Homes sold as "short sales," sales where the proceeds from the sale fall short of the balance owed on the loan secured by the property being sold and the lender agrees to take a lesser amount than is currently owed, are an increasingly popular alternative to foreclosure. However, they are complicated transactions and requiring the approval of a number of parties. Many take as long as 120 days to complete.
The popularity of short sales mushroomed last year. The number of short sale requests has doubled on a national level in 2009, according to Bank of America. In Las Vegas, short sales averaged about 7 percent to 8 percent of total existing-home closings in early 2009, but averaged 22 percent of the market by the end of the year and in early January.
They are less damaging to homeowners' credit and are less costly both for borrowers and lenders -- one study found that loan losses average 19 percent with short sales, compared with 40 percent with foreclosures. In certain cases, a seller no longer is liable for paying taxes on the difference between the amount owed on the loan and the short sale price. Lenders have become more accepting of short sales and last spring the Treasury Department enacted regulations to encourage short sales by owners who owe more on their property that it is worth.
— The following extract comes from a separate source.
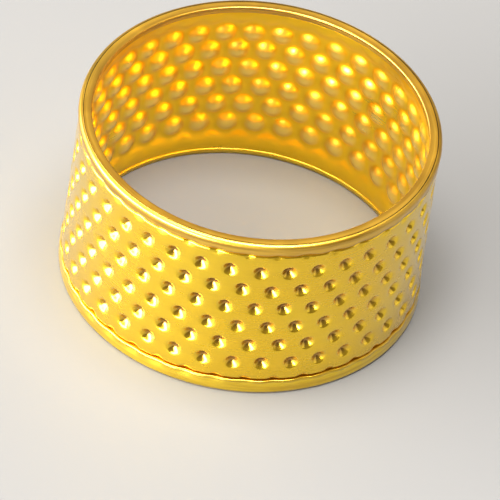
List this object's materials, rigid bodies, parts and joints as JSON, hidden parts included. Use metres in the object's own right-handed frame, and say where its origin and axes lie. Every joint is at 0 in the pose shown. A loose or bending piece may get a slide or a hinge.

Despite their growing popularity among sellers, many short sale deals never close, even after months of effort. In fact, only 23 percent of short-sale offers that homeowners receive from potential buyers actually close, according to a February 2009 study of 1,300 real estate agents by Campbell Communications. More than 90 percent of agents cited a slow response from the lender as the reason short sales were lost. The National Association of Realtors reports only three percent of sellers reported that their home sale was a short sale, compared with 5 percent in 2008.
Short sales take a lot of time to negotiate and the close. During October, the average market time needed to sell a foreclosed home in Chicago, for example, was 117 days, while Chicago homes offered as short sales spent 245 days on the market before going under contract.
Moreover, there is no way for the buyer to know in advance how long a sale might take. Bankers have been slow to sign off on short sales because homeowner associations, mortgage insurers and second- lien holders may not agree to the terms of the deal. Second lien holders often hold up the transaction to exert the largest possible payment, in exchange for releasing their lien, even though in foreclosure they will get nothing.
Even should buyers make the April 30 contract deadline, they could easily fail to close in two months. In general, lenders are becoming more adept at short sales, but they are complicated transactions. Having the right lender is critical. Some banks require 30 to 60 days just to review the transaction. Others lack the staff or the experience to do it in less time. The fact is that not all banks are equal in developing short sale procedures. This is why short sales do not have a timely procedure in place or sometimes produces a result we are not looking to gain. All banks claim to be working diligently on a procedure to make the process smoother but buyers and their agents have no control over the process.
For buyers planning to take advantage of the tax credit, pursuing a short sale may not be wise, even though they are writing off a significant portion of attractive inventory. However, avoiding short sales may be difficult. Short sales compete with foreclosures and populate many of the price points attractive to first-time buyers. MLS online listings open to the public do not screen out short sales. Buyers may spend precious time pursuing a short sale and not even know it unless they are working with professional agents.